Configuration inheritance¶
Actor configuration attributes _exposed_
, _proxies_
and
_method_to_typeid_
are inheritance-aware (that is, all parent values
are honored), so you don’t need to carry parent values manually when updating
them.
Example:
import uactor
class Parent(uactor.Actor):
_exposed_ = ('greet',)
def greet(self):
return f"It's {type(self).__name__}."
def private(self):
return "This method won't be available in the proxy"
class Child(Parent):
_exposed_ = ('hello',)
def hello(self):
return f'{super().greet()} Hello.'
print(Parent().greet())
# It's Parent.
print(Child().greet())
# It's Child.
print(Child().hello())
# It's Child. Hello.
try:
print(Parent().private())
except AttributeError as e:
print(e)
# 'Parent.proxy_class' object has no attribute 'private'
try:
print(Child().private())
except AttributeError as e:
print(e)
# 'Child.proxy_class' object has no attribute 'private'
Actor lifetime¶
It is always advised to hold external resources only as long as they’re needed, freeing them after that, and actors are not an exception to this.

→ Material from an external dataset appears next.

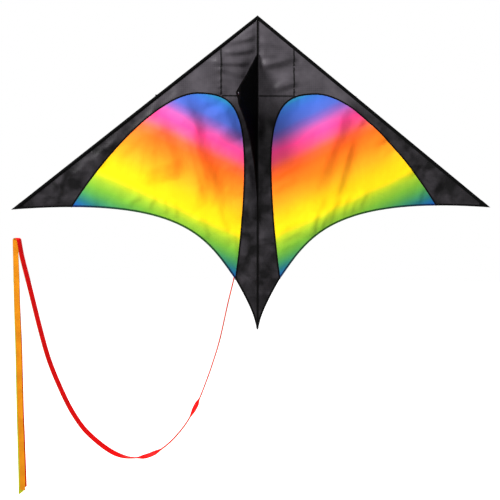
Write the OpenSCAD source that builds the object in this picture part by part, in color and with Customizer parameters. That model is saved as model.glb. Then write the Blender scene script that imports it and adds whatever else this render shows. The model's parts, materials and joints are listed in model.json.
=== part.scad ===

Actors expose both context manager protocol and shutdown
methods to enable finalizing the actor process once is no longer required.
Example:
import uactor
class Actor(uactor.Actor):
def __init__(self):
print('Initialized')
def __enter__(self):
print('Context enter')
return super().__enter__() # return actor proxy
def __exit__(self, exc_type, exc_value, traceback):
print('Context exit')
return super().__exit__(exc_type, exc_value, traceback) # shutdown
def shutdown(self):
print('Shutdown')
with Actor() as actor:
# Initialized
# Context enter
pass
# Context exit
# Shutdown
actor = Actor()
# Initialized
actor.shutdown()
# Shutdown
If you forget to manually finish the actor, don’t worry, actor processes will be also finished when all their proxies get garbage-collected on its parent process, avoiding leaks.
Result proxies¶
UActor provide two different ways to return proxies to objects living inside the actor process: declarative and wrapping, supporting different use-cases:
Defining the method proxy via
uactor.Actor._method_to_typeid_
results in the specified proxy to be returned only when called from actor proxy, so calls from within the actor itself will still receive the actual result.Using
uactor.proxy
helper explicitly specifies a proxy from the method, so you can to dynamically choose between different proxies and return values. These proxies will only be functional when received by the main process or other actors.
Example:
import uactor
class Actor(uactor.Actor):
_method_to_typeid_ = {'get_declarative_proxy_to_data': 'list'}
def __init__(self):
self.data = [1, 2, 3]
def get_declarative_proxy_to_data(self):
return self.data
def get_serialized_proxy_to_data(self):
return uactor.proxy(self.data, 'list')
with Actor() as actor:
proxy = actor.get_declarative_proxy_to_data()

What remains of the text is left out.